Despite navigating a complex economic landscape, Econet Wireless Zimbabwe posted a set of half-year financial results that demonstrate resilience and adaptability.

This is according to analysts, who say the company’s revenue growth, effective cost management and proactive financial strategies augur well for the telecommunication and technology company’s medium to long-term prospects, despite the challenging business environment it is operating in.

In the six months ended August 31, 2023, Econet’s revenue grew by 186% to ZW$1.1 trillion, compared to ZW$384 billion reported in the same period last year.

The growth was attributed to a 24% and 25% surge in volume of voice and data services respectively, demonstrating the company’s ability to effectively leverage evolving customer needs.

The company’s EBITDA margin also grew from 45.2% to 51.19%, a ratio analysts said demonstrates Econet management’s ability to manage costs and drive operational efficiencies.

While exchange losses arising from historical US dollar-denominated liabilities, spurred by a weakening local currency, continued to impact the company’s bottom line for the period under review, analysts said going forward Econet has demonstrated the capacity to weather the headwinds.

Equities research firm IH Securities said Econet’s successful offer to shareholders of a renounceable rights issue to raise US$30.3 million, most of which was used to extinguish foreign currency debt, was a strategic and insightful move.

“Consequently, we expect the foreign exchange losses that have plagued the group for the past few years to taper off, positively impacting profitability to FY24,” the research company said.

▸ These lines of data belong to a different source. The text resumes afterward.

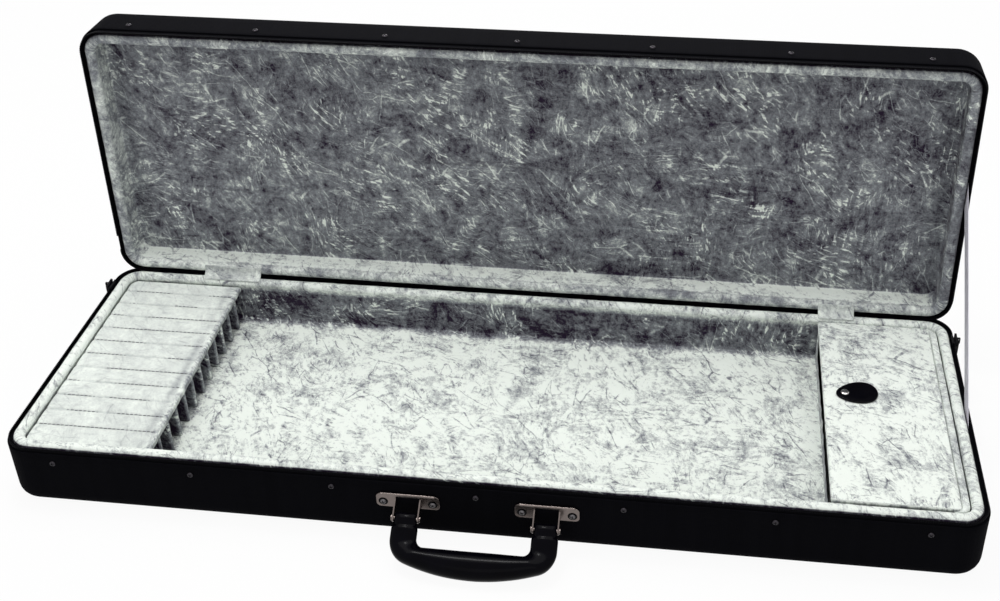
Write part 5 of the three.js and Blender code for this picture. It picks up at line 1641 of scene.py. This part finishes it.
class BOWCASE_OT_hinges(bpy.types.Operator):
    """Make the patches over the hinges, the spine tape and the lid's ribbon"""

    bl_idname = "bow_case.hinges"
    bl_label = "Hinges and Ribbon"

    def execute(self, context):
        sizes = context.scene.bow_case_sizes
        for side in ("left", "right"):
            make_patch(side, sizes)
        make_spine()
        make_stay()
        dress("steel", *nodes_named("hinge_base_leaf", "hinge_lid_leaf"))
        return {"FINISHED"}


MAKERS = (
    BOWCASE_OT_stage, BOWCASE_OT_covers, BOWCASE_OT_linings, BOWCASE_OT_zip, BOWCASE_OT_tip_block,
    BOWCASE_OT_frog_block, BOWCASE_OT_handle, BOWCASE_OT_screws, BOWCASE_OT_hinges,
)


class BOWCASE_PT_panel(bpy.types.Panel):
    """Sidebar panel with the case's sizes, colours and makers"""

    bl_idname = "BOWCASE_PT_panel"
    bl_label = "Bow Case"
    bl_space_type = "VIEW_3D"
    bl_region_type = "UI"
    bl_category = "Bow Case"

    def draw(self, context):
        scene = context.scene
        for label, group in (
            ("Sizes", scene.bow_case_sizes),
            ("Colours", scene.bow_case_colours),
            ("Stage", scene.bow_case_stage),
        ):
            box = self.layout.box()
            box.label(text=label)
            for name in group.bl_rna.properties.keys():
                if name not in ("rna_type", "name"):
                    box.prop(group, name)
        for maker in MAKERS:
            self.layout.operator(maker.bl_idname)


GROUPS = {
    "bow_case_sizes": BowCaseSizes, "bow_case_colours": BowCaseColours, "bow_case_stage": BowCaseStage,
}


def register():
    for group in GROUPS.values():
        bpy.utils.register_class(group)
    for name, group in GROUPS.items():
        setattr(bpy.types.Scene, name, PointerProperty(type=group))
    for maker in MAKERS:
        bpy.utils.register_class(maker)
    bpy.utils.register_class(BOWCASE_PT_panel)


def unregister():
    bpy.utils.unregister_class(BOWCASE_PT_panel)
    for maker in reversed(MAKERS):
        bpy.utils.unregister_class(maker)
    for name in GROUPS:
        delattr(bpy.types.Scene, name)
    for group in reversed(GROUPS.values()):
        bpy.utils.unregister_class(group)


def main():
    register()
    for maker in MAKERS:
        group, name = maker.bl_idname.split(".")
        getattr(getattr(bpy.ops, group), name)()


if __name__ == "__main__":
    main()
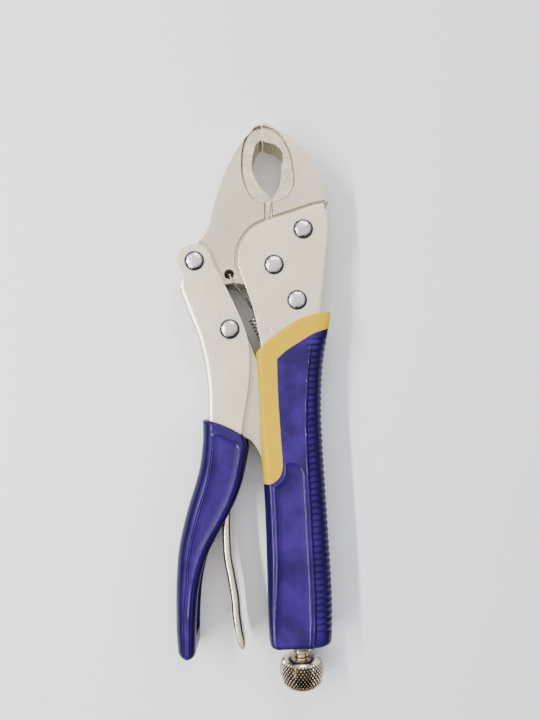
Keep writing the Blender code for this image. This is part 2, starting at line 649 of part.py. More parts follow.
def grip_outline():
    per_rib = 4
    back = spline(GRIP_BACK, 40)
    count = round((GRIP_BACK[0][1] - GRIP_BACK[-1][1]) / RIB_PITCH * per_rib)
    picked = []
    for step in range(count + 1):
        y = GRIP_BACK[0][1] - step * RIB_PITCH / per_rib
        picked.append(min(back, key=lambda p: abs(p[1] - y)))
    unique = [p for p, q in zip(picked, [None] + picked) if p != q]
    return spline(GRIP_TOP, 3) + unique + spline(GRIP_END, 3) + spline(GRIP_FRONT, 3)


def grip_blank(name, look, parent):
    """The whole sleeve on the handle, hollow where the channel and the screw's bush stand."""
    made = add(name, rolled(grip_outline(), GRIP_HALF, 0.55, 3, rib_relief), look, parent)
    outline = [p[:2] for p in plate_outline()]
    room = PLATE_HALF + GAP
    boolean(made, prism(grown(outline, GAP), -room, room), "channel")
    slot = [(0, -10), (-40, -10), (-40, CHANNEL_END_Y), (0, CHANNEL_END_Y)]
    boolean(made, prism(slot, -GRIP_SLOT_HALF, GRIP_SLOT_HALF), "slot")
    bore = COLLAR_RADIUS + GAP
    boolean(made, along_screw([(-190, bore), (-150, bore)], 24), "bore")
    return made


def accent_region():
    inner = spline(ACCENT_INNER, 4)
    return spline(ACCENT_EDGE, 3)[:-1] + inner + [(-30, -96.2), (-30, 20), (34.0, 20)]


def handle_grip(parent):
    made = grip_blank("handle_grip", NAVY, parent)
    boolean(made, prism(accent_region(), -30, 30), "parting")
    return made


def handle_grip_accent(parent):
    made = grip_blank("handle_grip_accent", YELLOW, parent)
    boolean(made, prism(grown(accent_region(), -GAP), -30, 30), "parting", "INTERSECT")
    return made


def lever_grip(parent):
    outline = (
        spline(LEVER_GRIP_TOP, 3) + spline(LEVER_GRIP_FRONT, 4) + spline(LEVER_GRIP_END, 3)
        + spline(LEVER_GRIP_BACK, 4)
    )
    made = add("lever_grip", rolled(outline, GRIP_HALF, 0.8, 3), NAVY, parent)
    channel = grown([p[:2] for p in lever_outline()], GAP)
    room = PLATE_HALF + GAP
    boolean(made, prism(channel, -room, room), "channel")
    front = [p[:2] for p in spline(LEVER_FRONT, 4) if p[1] < -50]
    slot = [(x - 1.0, y) for x, y in front] + [(0, LEVER_END_Y), (0, -50)]
    boolean(made, prism(slot, -GRIP_SLOT_HALF, GRIP_SLOT_HALF), "slot")
    return made


def build():
    for old in list(bpy.data.objects):
        bpy.data.objects.remove(old, do_unlink=True)
    left = min(p[0] for p in spline(LEVER_GRIP_BACK, 4))
    right = max(p[0] for p in spline(PLATE_BACK))
    top = max(p[1] for p in MOVING_JAW_BACK)
    end = KNOB_TOP_Y - KNOB_LENGTH
    root = empty("locking_pliers", JAW_PIVOT)
    root.location = Vector((-(left + right) / 2, -(top + end) / 2, GRIP_HALF)) * MM
    handle = root
    jaw = empty("jaw_axis", JAW_PIVOT, handle)
    lever = empty("lever_axis", LEVER_PIVOT, jaw)
    link = empty("link_axis", LINK_PIVOT, lever)
    release = empty("release_axis", RELEASE_PIVOT, lever)
    screw = empty("screw_axis", (SCREW_X, COLLAR_END_Y), handle)
    knob = empty("knob_axis", (SCREW_X, KNOB_TOP_Y), screw)
    handle_channel(handle)
    fixed_jaw(handle)
    through_rivet("jaw_pivot_rivet", JAW_PIVOT, handle)
    through_rivet("fixed_jaw_rivet_front", FRONT_RIVET, handle)
    through_rivet("fixed_jaw_rivet_rear", REAR_RIVET, handle)
    screw_collar(handle)
    handle_grip(handle)
    handle_grip_accent(handle)
    jaw_spring(handle)
    moving_jaw(jaw)
    lever_channel(lever)
    through_rivet("lever_pivot_rivet", LEVER_PIVOT, lever)
    through_rivet("link_pivot_rivet", LINK_PIVOT, lever)
    release_pin(lever)
    lever_grip(lever)
    toggle_link(link)
    release_lever(release)
    adjusting_screw(screw)
    neck_ring(screw)
    adjusting_knob(knob)


build()
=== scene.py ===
"""Locking pliers with curved jaws and two-colour grips, finished in detail on their fixed frame."""

import json
import math

import bmesh
import bpy
from bpy.props import FloatProperty, FloatVectorProperty, IntProperty, PointerProperty
from mathutils import Matrix, Vector


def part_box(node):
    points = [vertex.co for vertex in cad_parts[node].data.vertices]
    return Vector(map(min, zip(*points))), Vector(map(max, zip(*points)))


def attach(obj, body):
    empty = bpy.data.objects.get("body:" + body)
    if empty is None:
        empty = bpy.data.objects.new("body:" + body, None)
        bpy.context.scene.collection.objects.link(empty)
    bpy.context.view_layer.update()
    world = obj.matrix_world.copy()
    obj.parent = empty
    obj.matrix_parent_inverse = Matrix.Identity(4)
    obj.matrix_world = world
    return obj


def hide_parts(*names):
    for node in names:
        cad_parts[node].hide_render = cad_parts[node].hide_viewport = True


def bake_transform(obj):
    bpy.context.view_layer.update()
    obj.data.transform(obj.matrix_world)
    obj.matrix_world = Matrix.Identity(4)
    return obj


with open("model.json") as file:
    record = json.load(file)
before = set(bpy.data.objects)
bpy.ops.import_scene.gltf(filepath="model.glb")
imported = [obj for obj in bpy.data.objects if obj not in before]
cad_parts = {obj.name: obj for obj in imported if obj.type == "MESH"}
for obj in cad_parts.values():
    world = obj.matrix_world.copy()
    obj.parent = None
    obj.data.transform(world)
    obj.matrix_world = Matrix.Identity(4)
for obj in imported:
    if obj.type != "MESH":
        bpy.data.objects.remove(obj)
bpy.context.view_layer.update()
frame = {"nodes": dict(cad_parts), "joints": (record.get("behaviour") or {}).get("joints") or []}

bl_info = {
    "name": "Locking pliers",
    "version": (1, 0, 0),
    "blender": (4, 5, 0),
    "location": "3D View > Sidebar > Pliers",
    "description": "Makes the finished pieces of a pair of locking pliers on their fixed frame",
    "category": "Object",
}

JOINTS = {joint["name"]: joint for joint in frame["joints"]}
# Every point below is in millimetres from the jaw pivot, with the screw's axis along Y
JAW_PIVOT = Vector(JOINTS["jaw_pivot"]["pos_m"])
SCREW_AXIS = Vector(JOINTS["knob_turn"]["pos_m"])
MM = 0.001


def at(x, y, z=0.0):
    """A point drawn in millimetres from the jaw pivot, in metres in the frame."""
    return JAW_PIVOT + Vector((x, y, z)) * MM


def node_mm(node):
    """A node's lowest and highest corners, in millimetres from the jaw pivot."""
    low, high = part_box(node)
    return (Vector(low) - JAW_PIVOT) / MM, (Vector(high) - JAW_PIVOT) / MM


# ---------------------------------------------------------------- sizes and colours


def length(name, description, default):
    return FloatProperty(name=name, description=description, default=default, unit="LENGTH", precision=5)


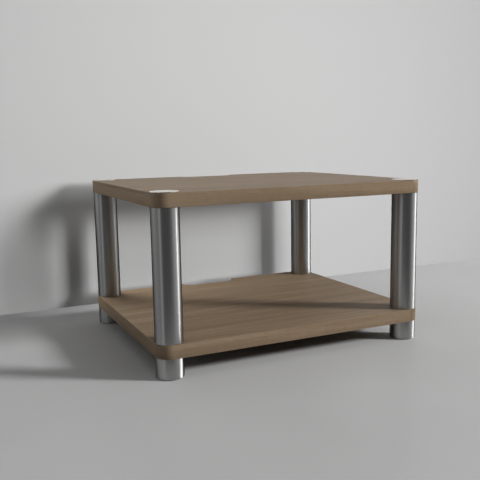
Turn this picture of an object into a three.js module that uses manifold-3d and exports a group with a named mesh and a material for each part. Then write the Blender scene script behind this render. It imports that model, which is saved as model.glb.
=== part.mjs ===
// A low audio equipment rack: two veneered shelves on four columns of brushed steel tube.
// Millimetres. X runs along the width, Y to the back and Z up. The origin is on the floor, under the middle.
import * as THREE from "three";
import { mergeVertices } from "three/addons/utils/BufferGeometryUtils.js";
import Module from "manifold-3d";

// Shelves
const shelfWidth = 556;
const shelfDepth = 462;
const shelfThickness = 25;
const shelfReach = 1; // from a tube's surface out to the shelf's edge
const shelfBevel = 0.8;

// Cable notch in the middle of each back edge; its ends are quarter circles as wide as it is deep
const notchWidth = 130;
const notchDepth = 25;

// Tubes
const tubeDiameter = 50;
const tubeWall = 2;
const tubeEdgeBreak = 0.5;
const bayHeight = 235; // length of a leg tube, from shelf to shelf
const footHeight = 38; // from the floor to the underside of the lower shelf

// Foot base: a turned disc under each foot tube, with a spigot inside it and a recess for the pad
const baseFlangeHeight = 3;
const baseSpigotHeight = 7;
const baseEdgeRound = 1.2;

// Floor pad
const padInset = 5; // from the foot's surface in to the pad's edge
const padThickness = 3;
const padProud = 1;

// Threaded plugs in the tube ends, and the studs that join them through the shelves
const plugHeight = 14;
const studDiameter = 10;
const studTip = 1;
const studEngagement = 12;

// Top cap: a thin disc on the shelf, with a threaded boss below it in a counterbore
const capInset = 0.5; // from the shelf's edge in to the cap's edge
const capProud = 1.2;
const capEdgeBreak = 0.3;
const capBossDiameter = 28;
const capBossHeight = 12;
const capTopWall = 2.4;

// Clearances
const plugClearance = 0.3;
const threadClearance = 0.3;
const studHoleClearance = 0.5;
const bossClearance = 0.4;
const padClearance = 0.4;
const studEndClearance = 0.5;
const cutOverrun = 1;

// Facets round a full turn
const outerFacets = 36;
const innerFacets = 18;
const roundSteps = 2;

// Radii and levels that follow
const tubeRadius = tubeDiameter / 2;
const boreRadius = tubeRadius - tubeWall;
const plugRadius = boreRadius - plugClearance;
const studRadius = studDiameter / 2;
const threadRadius = studRadius + threadClearance;
const padRadius = tubeRadius - padInset;
const bossRadius = capBossDiameter / 2;
const cornerRadius = tubeRadius + shelfReach;
const capRadius = cornerRadius - capInset;
const columnX = shelfWidth / 2 - cornerRadius;
const columnY = shelfDepth / 2 - cornerRadius;
const footTubeBottom = padProud + baseFlangeHeight;
const lowerShelfBottom = footHeight;
const lowerShelfTop = lowerShelfBottom + shelfThickness;
const topShelfBottom = lowerShelfTop + bayHeight;
const topShelfTop = topShelfBottom + shelfThickness;
const capBoreTop = capProud - capTopWall; // measured from the shelf's top face

const corners = [
  { name: "front_left", x: -columnX, y: -columnY },
  { name: "front_right", x: columnX, y: -columnY },
  { name: "rear_left", x: -columnX, y: columnY },
  { name: "rear_right", x: columnX, y: columnY },
];

const veneer = { color: 0x7a6a58, roughness: 0.6, metalness: 0 };
const brushedSteel = { color: 0xb9babb, roughness: 0.3, metalness: 1 };
const polishedSteel = { color: 0xd4d2cc, roughness: 0.15, metalness: 1 };
const aluminium = { color: 0xa5a7a9, roughness: 0.45, metalness: 1 };
const zincPlate = { color: 0x9c9fa3, roughness: 0.4, metalness: 1 };
const rubber = { color: 0x1d1d1e, roughness: 0.9, metalness: 0 };

const wasm = await Module();
wasm.setup();

// A closed geometry as a solid that can be joined and cut.
function solidFrom(geometry) {
  const plain = geometry.clone();
  plain.deleteAttribute("normal");
  plain.deleteAttribute("uv");
  const merged = mergeVertices(plain);
  const vertProperties = Float32Array.from(merged.attributes.position.array);
  const triVerts = Uint32Array.from(merged.index.array);
  return new wasm.Manifold(new wasm.Mesh({ numProp: 3, vertProperties, triVerts }));
}

function geometryFrom(solid) {
  const mesh = solid.getMesh();
  const geometry = new THREE.BufferGeometry();
  geometry.setAttribute("position", new THREE.BufferAttribute(mesh.vertProperties, mesh.numProp));
  geometry.setIndex(new THREE.BufferAttribute(mesh.triVerts, 1));
  geometry.computeVertexNormals();
  return geometry;
}

// A turned piece from its profile, a list of [radius, height] that runs up the outside.
function turned(profile, facets) {
  const points = profile.map(([radius, height]) => new THREE.Vector2(radius, height));
  const geometry = new THREE.LatheGeometry(points, facets);
  geometry.rotateX(Math.PI / 2);
  return geometry;
}

// A turned piece with a bore right through: its profile closes on itself.
function turnedRing(profile, facets) {
  return turned([...profile, profile[0]], facets);
}

// A straight round cutter between two heights.
function cutter(radius, bottom, top, facets) {
  const height = top - bottom;
  const geometry = new THREE.CylinderGeometry(radius, radius, height, facets);
  geometry.rotateX(Math.PI / 2);
  geometry.translate(0, 0, bottom + height / 2);
  return geometry;
}

// The shelf seen from above: round corners on the columns' axes, and the notch in the back edge.
function shelfOutline() {
  const quarter = Math.PI / 2;
  const back = shelfDepth / 2;
  const notchEnd = notchWidth / 2 - notchDepth;
  const outline = new THREE.Shape();
  outline.absarc(columnX, -columnY, cornerRadius, -quarter, 0, false);
  outline.absarc(columnX, columnY, cornerRadius, 0, quarter, false);
  outline.absarc(notchEnd, back, notchDepth, 0, -quarter, true);
  outline.absarc(-notchEnd, back, notchDepth, -quarter, -2 * quarter, true);
  outline.absarc(-columnX, columnY, cornerRadius, quarter, 2 * quarter, false);
  outline.absarc(-columnX, -columnY, cornerRadius, 2 * quarter, 3 * quarter, false);
  return outline;
}

function shelfBoard() {
  const board = new THREE.ExtrudeGeometry(shelfOutline(), {
    depth: shelfThickness - 2 * shelfBevel,
    curveSegments: outerFacets / 4,
    bevelEnabled: true,
    bevelSegments: 1,
    bevelSize: shelfBevel,
    bevelThickness: shelfBevel,
    bevelOffset: -shelfBevel,
  });
  board.translate(0, 0, shelfBevel);
  return board;
}

function atColumn(geometry, corner) {
  const placed = geometry.clone();
  placed.translate(corner.x, corner.y, 0);
  return solidFrom(placed);
}

// One cutter at each column.
function cutAtColumns(solid, cutterGeometry) {
  return corners.reduce((rest, corner) => rest.subtract(atColumn(cutterGeometry, corner)), solid);
}

// Splits the faces round each column, so that the field where equipment stands has faces of its own.
function splitAtColumns(solid) {
  const side = 2 * (cornerRadius + cutOverrun);
  const block = new THREE.BoxGeometry(side, side, shelfThickness + 2 * cutOverrun);
  block.translate(0, 0, shelfThickness / 2);
  const field = solidFrom(geometryFrom(cutAtColumns(solid, block)));
  return corners.reduce((joined, corner) => {
    const cornerPart = solid.intersect(atColumn(block, corner));
    return joined.add(solidFrom(geometryFrom(cornerPart)));
  }, field);
}

function drilledBoard() {
  const holeRadius = studRadius + studHoleClearance;
  const hole = cutter(holeRadius, -cutOverrun, shelfThickness + cutOverrun, innerFacets);
  return cutAtColumns(solidFrom(shelfBoard()), hole);
}

function lowerShelf() {
  return geometryFrom(splitAtColumns(drilledBoard()));
}

function topShelf() {
  const floor = shelfThickness - capBossHeight - bossClearance;
  const counterbore = cutter(bossRadius + bossClearance, floor, shelfThickness + cutOverrun, innerFacets);
  return geometryFrom(splitAtColumns(cutAtColumns(drilledBoard(), counterbore)));
}

// A length of tube with its outer edges broken at both ends.
function tube(length) {
  const edgeRadius = tubeRadius - tubeEdgeBreak;
  const profile = [
    [boreRadius, 0],
    [edgeRadius, 0],
    [tubeRadius, tubeEdgeBreak],
    [tubeRadius, length - tubeEdgeBreak],
    [edgeRadius, length],
    [boreRadius, length],
  ];
  return turnedRing(profile, outerFacets);
}

function threadedPlug() {
  const profile = [
    [threadRadius, 0],
    [plugRadius, 0],
    [plugRadius, plugHeight],
    [threadRadius, plugHeight],
  ];
  return turnedRing(profile, innerFacets);
}

// A stud with a short cone at each tip.
function stud(length) {
  const tipRadius = studRadius - studTip;
  const profile = [
    [0, 0],
    [tipRadius, 0],
    [studRadius, studTip],
    [studRadius, length - studTip],
    [tipRadius, length],
    [0, length],
  ];
  return turned(profile, innerFacets);
}

function footBase() {
  const recessRadius = padRadius + padClearance;
  const recessDepth = padThickness - padProud;
  const roundedEdge = [];
  for (let step = 0; step <= roundSteps; step += 1) {
    const angle = (step / roundSteps) * (Math.PI / 2);
    const radius = tubeRadius - baseEdgeRound + baseEdgeRound * Math.sin(angle);
    roundedEdge.push([radius, baseEdgeRound - baseEdgeRound * Math.cos(angle)]);
  }
  const profile = [
    [0, recessDepth],
    [recessRadius, recessDepth],
    [recessRadius, 0],
    ...roundedEdge,
    [tubeRadius, baseFlangeHeight],
    [plugRadius, baseFlangeHeight],
    [plugRadius, baseFlangeHeight + baseSpigotHeight],
    [0, baseFlangeHeight + baseSpigotHeight],
  ];
  return turned(profile, outerFacets);
}

function floorPad() {
  const profile = [
    [0, 0],
    [padRadius, 0],
    [padRadius, padThickness],
    [0, padThickness],
  ];
  return turned(profile, innerFacets);
}

// The cap's heights are measured from the face of the shelf that it lies on.
function topCap() {
  const profile = [
    [0, capBoreTop],
    [threadRadius, capBoreTop],
    [threadRadius, -capBossHeight],
    [bossRadius, -capBossHeight],
    [bossRadius, 0],
    [capRadius, 0],
    [capRadius, capProud - capEdgeBreak],
    [capRadius - capEdgeBreak, capProud],
    [0, capProud],
  ];
  return turned(profile, outerFacets);
}

const rack = new THREE.Group();

function addPiece(name, geometry, finish, x, y, z) {
  const piece = new THREE.Mesh(geometry, new THREE.MeshStandardMaterial(finish));
  piece.name = name;
  piece.position.set(x, y, z);
  rack.add(piece);
}

addPiece("lower_shelf", lowerShelf(), veneer, 0, 0, lowerShelfBottom);
addPiece("top_shelf", topShelf(), veneer, 0, 0, topShelfBottom);

const lowerStudBottom = lowerShelfBottom - studEngagement;
const lowerStudTop = lowerShelfTop + studEngagement;
const upperStudBottom = topShelfBottom - studEngagement;
const upperStudTop = topShelfTop + capBoreTop - studEndClearance;

for (const corner of corners) {
  const addTurned = (piece, geometry, finish, z) => {
    addPiece(`${piece}_${corner.name}`, geometry, finish, corner.x, corner.y, z);
  };
  addTurned("floor_pad", floorPad(), rubber, 0);
  addTurned("foot_base", footBase(), brushedSteel, padProud);
  addTurned("foot_tube", tube(lowerShelfBottom - footTubeBottom), brushedSteel, footTubeBottom);
  addTurned("foot_plug", threadedPlug(), aluminium, lowerShelfBottom - plugHeight);
  addTurned("lower_stud", stud(lowerStudTop - lowerStudBottom), zincPlate, lowerStudBottom);
  addTurned("leg_lower_plug", threadedPlug(), aluminium, lowerShelfTop);
  addTurned("leg_tube", tube(bayHeight), brushedSteel, lowerShelfTop);
  addTurned("leg_upper_plug", threadedPlug(), aluminium, topShelfBottom - plugHeight);
  addTurned("upper_stud", stud(upperStudTop - upperStudBottom), zincPlate, upperStudBottom);
  addTurned("top_cap", topCap(), polishedSteel, topShelfTop);
}

export default rack;
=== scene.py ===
# A low audio equipment rack: two veneered shelves on four columns of brushed steel tube.
# Metres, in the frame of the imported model: X runs along the width, Y to the back and Z up.
import math

import bmesh
import bpy
from mathutils import Matrix, Vector


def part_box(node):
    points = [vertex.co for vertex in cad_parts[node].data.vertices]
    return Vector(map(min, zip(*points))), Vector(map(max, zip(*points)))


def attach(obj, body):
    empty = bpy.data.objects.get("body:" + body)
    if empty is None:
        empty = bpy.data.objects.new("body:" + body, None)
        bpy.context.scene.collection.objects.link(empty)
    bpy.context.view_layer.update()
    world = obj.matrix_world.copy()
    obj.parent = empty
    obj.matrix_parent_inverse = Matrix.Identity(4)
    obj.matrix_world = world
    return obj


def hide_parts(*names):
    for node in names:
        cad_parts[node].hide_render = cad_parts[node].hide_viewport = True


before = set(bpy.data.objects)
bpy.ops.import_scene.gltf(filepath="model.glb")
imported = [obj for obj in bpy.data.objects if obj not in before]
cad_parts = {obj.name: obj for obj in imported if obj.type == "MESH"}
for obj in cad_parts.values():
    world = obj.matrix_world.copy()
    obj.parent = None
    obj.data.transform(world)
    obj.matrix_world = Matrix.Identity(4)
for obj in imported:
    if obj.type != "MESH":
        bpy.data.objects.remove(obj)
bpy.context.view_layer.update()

MM = 0.001
quarter_turn = math.pi / 2
full_turn = 2 * math.pi
corners = ("front_left", "front_right", "rear_left", "rear_right")
body = "root"

# Camera, solved from the photograph's edges: its turns are in radians
image_width_px = 480
focal_px = 669.9
camera_place = Vector((-0.6140, -1.2771, 0.4068))
camera_yaw = -0.4373
camera_pitch = 0.1482
camera_roll = -0.0174

# Shelves
notch_width = 130 * MM
notch_depth = 25 * MM
shelf_edge_round = 0.8 * MM
stud_hole_radius = 5.5 * MM
boss_bore_radius = 14.4 * MM
boss_bore_depth = 12.4 * MM

# Tubes, feet and caps
tube_wall = 2 * MM
tube_edge_round = 0.5 * MM
spigot_radius = 22.7 * MM
spigot_height = 7 * MM
base_edge_round = 1.2 * MM
pad_recess_radius = 20.4 * MM
pad_recess_depth = 2 * MM
cap_thickness = 1.2 * MM
cap_edge_round = 0.35 * MM
cap_boss_radius = 14 * MM
cap_bore_radius = 5.3 * MM
cap_top_wall = 2.4 * MM

# Segments round the curves, and the angle in degrees past which an edge stays sharp
corner_steps = 20
turned_steps = 96
hole_steps = 32
round_steps = 4
sharp_angle = 32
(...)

Econet incurred exchange losses of ZWL$287 billion in the period under review, against a revenue performance of ZWL$1.1 trillion, with the exchange losses representing 34% of total revenue.

Investment analyst Courage Namaungwe noted that with Econet no longer saddled with the burden of the debentures (debt) which has since been expunged through the rights offer, Econet was now set on a “sustained growth trajectory”.

“The debentures which brought about these losses have been paid off… It was a very prudent move in my view – shareholders will reap the benefits in future,” Mr Namaungwe said.

IH Securities observed that Econet’s increased investment level of 24% of revenue, up from less than 5% in previous years, demonstrates the company’s drive to improve service quality and coverage through the modernisation of its network infrastructure.

During the half year under review, Econet invested 24% of its revenue towards capital expenditure programmes and leveraged its partnerships with major equipment vendors to modernise close to 700 base station sites on its network.

The investment led to improved network performance, capacity upgrades and expanded geographic coverage.